Entries with model source code:
++++++++
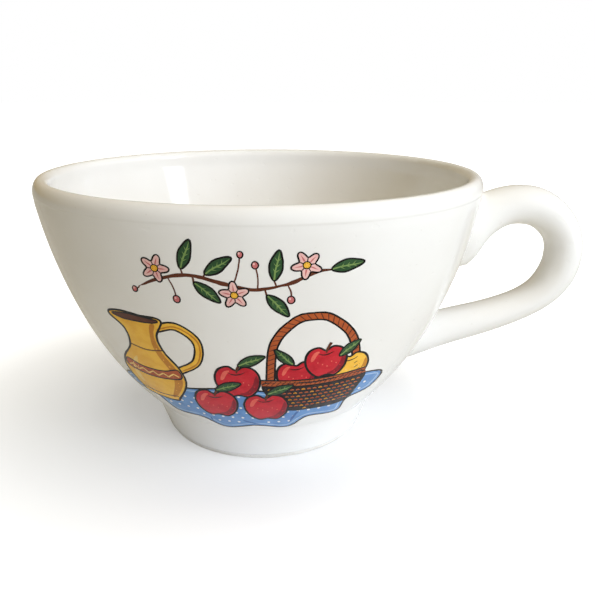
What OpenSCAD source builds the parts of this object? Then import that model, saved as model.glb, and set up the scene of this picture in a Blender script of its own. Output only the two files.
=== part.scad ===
// Cider bowl: a footed ceramic bowl with one loop handle, under a glass glaze and a fired-on print.
// The origin is on the bowl's axis at the surface it stands on, +Z is up and the handle is towards +X.
// Sizes are those of the glazed outside, and the clay is smaller by the thickness of the glaze.

/* [Bowl] */
// Outer diameter of the lip
rim_d = 110; // [96:1:124]
// Height from the table to the top of the lip
bowl_h = 68.3; // [62:0.1:76]
// Thickness of the wall
wall_t = 3.6; // [2.6:0.1:4.6]
// Thickness of the lip
lip_t = 3.7; // [2.6:0.1:4.6]
// Height of the lip's band
lip_h = 3.9; // [3:0.1:5]
// Radius of the wall's curve above its waist
shoulder_r = 119.1; // [105:0.1:140]
// Radius of the wall's curve below its waist
belly_r = 81; // [76:0.5:86]
// How far the waist, where the two curves meet, lies below the top
waist_drop = 34.3; // [32:0.5:38]
// How far the wall leans outwards at the lip, in degrees
wall_lean = 8.8; // [6:0.1:12]
// Height of the inside floor at the axis
floor_z = 8.6; // [7.5:0.1:10]

/* [Foot] */
// How far the foot's side at the table lies inside the lip
foot_inset = 28.75; // [26:0.25:31]
// How far the foot's side leans outwards, in degrees
foot_lean = 19; // [10:0.5:24]
// Radius between the foot and the wall
foot_fillet = 3; // [1:0.1:5]
// Radius of the edges of the ring it stands on
foot_edge = 1; // [0.6:0.1:1.4]
// Width of the ring
foot_ring = 5; // [4:0.1:8]
// Depth of the recess under the floor
recess_h = 3.4; // [2:0.1:4.5]
// Radius in the corner of the recess
recess_fillet = 1.8; // [1:0.1:2]

/* [Handle] */
// How far the middle of the handle's outer bend stands off the lip
handle_reach = 26; // [22:0.5:34]
// Height of the loop's centreline
handle_h = 38; // [34:0.5:42]
// How far the middle of the loop lies below the top
handle_drop = 24.3; // [22:0.1:27]
// Thickness of the handle in the plane of its loop
handle_t = 10.6; // [9:0.1:12]
// Width of the handle across its loop
handle_w = 11.1; // [8:0.1:14]
// How far the middle of the upper root lies below the top
upper_root_drop = 15.9; // [15.6:0.1:18]
// Height that the upper root takes on the wall
upper_root_h = 19.9; // [16:0.1:21]
// How far the middle of the lower root lies below the top
lower_root_drop = 45.7; // [43:0.1:47]
// Height that the lower root takes on the wall
lower_root_h = 12.9; // [11:0.1:15]
// Width of both roots
root_w = 12; // [9:0.1:15]
// Height of the fillet of slip around a root
slip_fillet = 1.4; // [0.8:0.1:2]
// Thickness of the slip between a root and the wall
slip_t = 0.3; // [0.2:0.05:0.5]

/* [Coats] */
// Thickness of the glaze
glaze_t = 0.35; // [0.2:0.05:0.6]
// Height above the table where the glaze is wiped off
wipe_h = 1.5; // [1.4:0.1:2.5]
// Thickness of the print's enamel
enamel_t = 0.1; // [0.05:0.05:0.2]

/* [Print] */
// Turn of the print from the front towards the left, in degrees
print_turn = 6; // [0:1:12]
// Width of the black lines
ink_w = 0.5; // [0.4:0.05:0.7]
// Width of the blue cloth
cloth_w = 60; // [50:1:62]
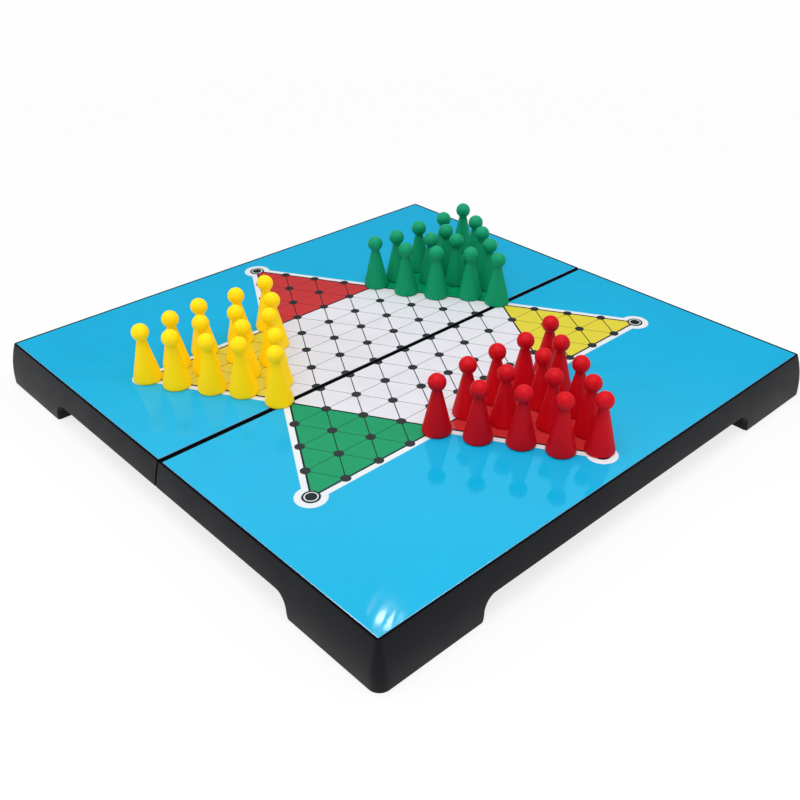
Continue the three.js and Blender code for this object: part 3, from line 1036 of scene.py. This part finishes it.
++++++++
• What to do: Quote the entire listing above exactly.

• Response to the exercise:
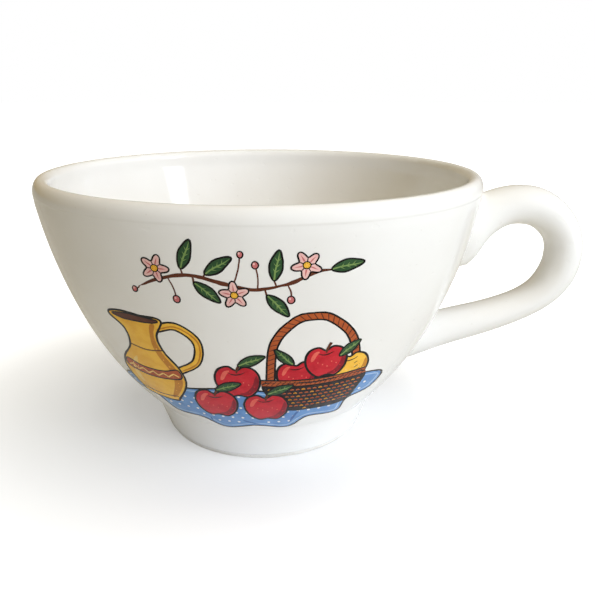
What OpenSCAD source builds the parts of this object? Then import that model, saved as model.glb, and set up the scene of this picture in a Blender script of its own. Output only the two files.
=== part.scad ===
// Cider bowl: a footed ceramic bowl with one loop handle, under a glass glaze and a fired-on print.
// The origin is on the bowl's axis at the surface it stands on, +Z is up and the handle is towards +X.
// Sizes are those of the glazed outside, and the clay is smaller by the thickness of the glaze.

/* [Bowl] */
// Outer diameter of the lip
rim_d = 110; // [96:1:124]
// Height from the table to the top of the lip
bowl_h = 68.3; // [62:0.1:76]
// Thickness of the wall
wall_t = 3.6; // [2.6:0.1:4.6]
// Thickness of the lip
lip_t = 3.7; // [2.6:0.1:4.6]
// Height of the lip's band
lip_h = 3.9; // [3:0.1:5]
// Radius of the wall's curve above its waist
shoulder_r = 119.1; // [105:0.1:140]
// Radius of the wall's curve below its waist
belly_r = 81; // [76:0.5:86]
// How far the waist, where the two curves meet, lies below the top
waist_drop = 34.3; // [32:0.5:38]
// How far the wall leans outwards at the lip, in degrees
wall_lean = 8.8; // [6:0.1:12]
// Height of the inside floor at the axis
floor_z = 8.6; // [7.5:0.1:10]

/* [Foot] */
// How far the foot's side at the table lies inside the lip
foot_inset = 28.75; // [26:0.25:31]
// How far the foot's side leans outwards, in degrees
foot_lean = 19; // [10:0.5:24]
// Radius between the foot and the wall
foot_fillet = 3; // [1:0.1:5]
// Radius of the edges of the ring it stands on
foot_edge = 1; // [0.6:0.1:1.4]
// Width of the ring
foot_ring = 5; // [4:0.1:8]
// Depth of the recess under the floor
recess_h = 3.4; // [2:0.1:4.5]
// Radius in the corner of the recess
recess_fillet = 1.8; // [1:0.1:2]

/* [Handle] */
// How far the middle of the handle's outer bend stands off the lip
handle_reach = 26; // [22:0.5:34]
// Height of the loop's centreline
handle_h = 38; // [34:0.5:42]
// How far the middle of the loop lies below the top
handle_drop = 24.3; // [22:0.1:27]
// Thickness of the handle in the plane of its loop
handle_t = 10.6; // [9:0.1:12]
// Width of the handle across its loop
handle_w = 11.1; // [8:0.1:14]
// How far the middle of the upper root lies below the top
upper_root_drop = 15.9; // [15.6:0.1:18]
// Height that the upper root takes on the wall
upper_root_h = 19.9; // [16:0.1:21]
// How far the middle of the lower root lies below the top
lower_root_drop = 45.7; // [43:0.1:47]
// Height that the lower root takes on the wall
lower_root_h = 12.9; // [11:0.1:15]
// Width of both roots
root_w = 12; // [9:0.1:15]
// Height of the fillet of slip around a root
slip_fillet = 1.4; // [0.8:0.1:2]
// Thickness of the slip between a root and the wall
slip_t = 0.3; // [0.2:0.05:0.5]

/* [Coats] */
// Thickness of the glaze
glaze_t = 0.35; // [0.2:0.05:0.6]
// Height above the table where the glaze is wiped off
wipe_h = 1.5; // [1.4:0.1:2.5]
// Thickness of the print's enamel
enamel_t = 0.1; // [0.05:0.05:0.2]

/* [Print] */
// Turn of the print from the front towards the left, in degrees
print_turn = 6; // [0:1:12]
// Width of the black lines
ink_w = 0.5; // [0.4:0.05:0.7]
// Width of the blue cloth
cloth_w = 60; // [50:1:62]
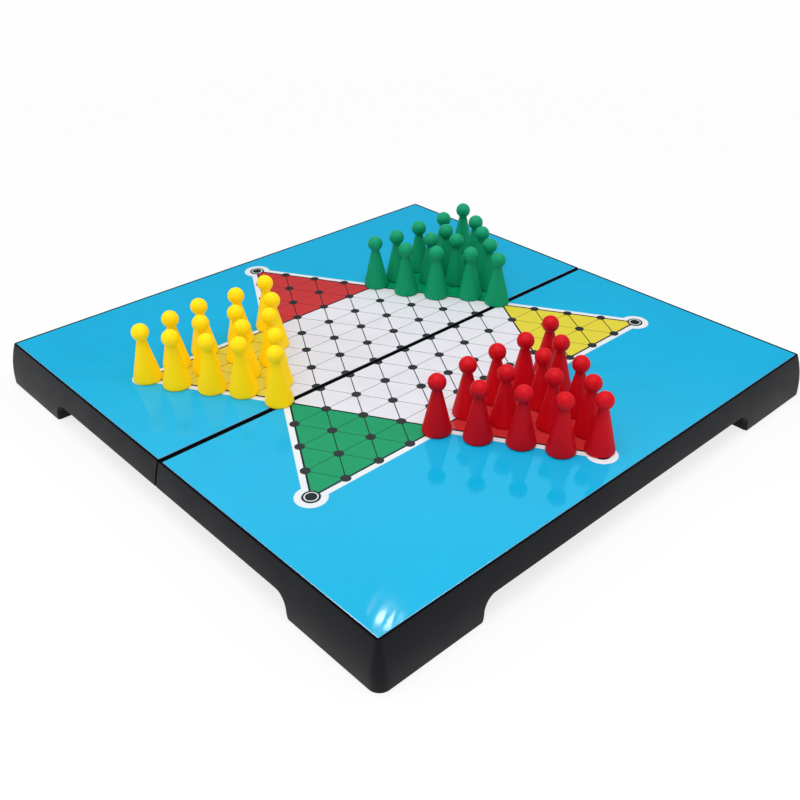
Continue the three.js and Blender code for this object: part 3, from line 1036 of scene.py. This part finishes it.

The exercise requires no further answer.